15 March 2016 - CANCELLED
Ivan Graham (Bath University)
Title: Non-uniformly elliptic problems with random coefficients
Abstract:
We consider non-uniformly elliptic problems with coefficients given as lognormal random fields. We focus on the forward problem of assessing how uncertainty propagates from data to solution, which leads to very high-dimensional parametrised systems of PDEs. We combine the fast realisation of data via circulant embedding techniques with quasi-Monte Carlo methods for dealing with high dimension. We prove rates of convergence independent of dimension and illustrate the results on some problems motivated by flow in porous media.
This is joint work with Rob Scheichl (Bath) and Frances Kuo and Ian Sloan (New South Wales).

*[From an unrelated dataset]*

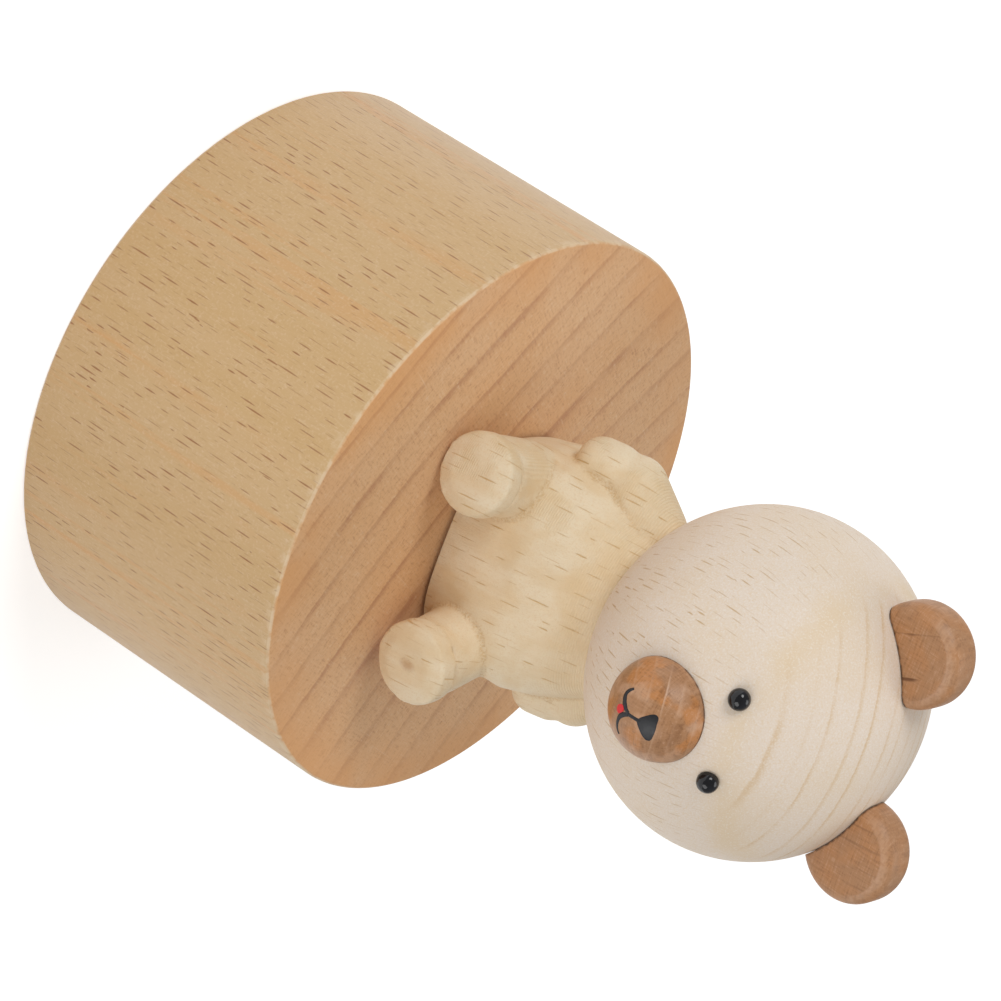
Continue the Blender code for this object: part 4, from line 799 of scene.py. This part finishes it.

**This seminar has been cancelled.**
22 March 2016
Roger Grimshaw (UCL)
Title: Depression and elevation tsunami waves in the framework of the Korteweg-de Vries equation
Abstract:
Although tsunamis in the deep ocean are very long waves of quite small amplitudes, as they propagate shorewards into shallow water, nonlinearity becomes important and the structure of the leading waves depends on the polarity of the incident wave from the deep ocean. Here we use a variable-coefficient Korteweg-de Vries equation to examine this issue, for an initial wave which is either elevation, or depression, or a combination of each. We show that the leading waves can be described by a reduction of the Whitham modulation theory to a solitary wave train, and find that for an initial elevation, the leading waves are elevation solitary waves with an amplitude which varies inversely with the depth, with a prefactor which is twice the maximum amplitude in the initial wave. By contrast, for an initial depression, the leading wave is a depression rarefaction wave, followed by a solitary wave train whose maximum amplitude of the leading wave is determined by the square root of the mass in the initial wave.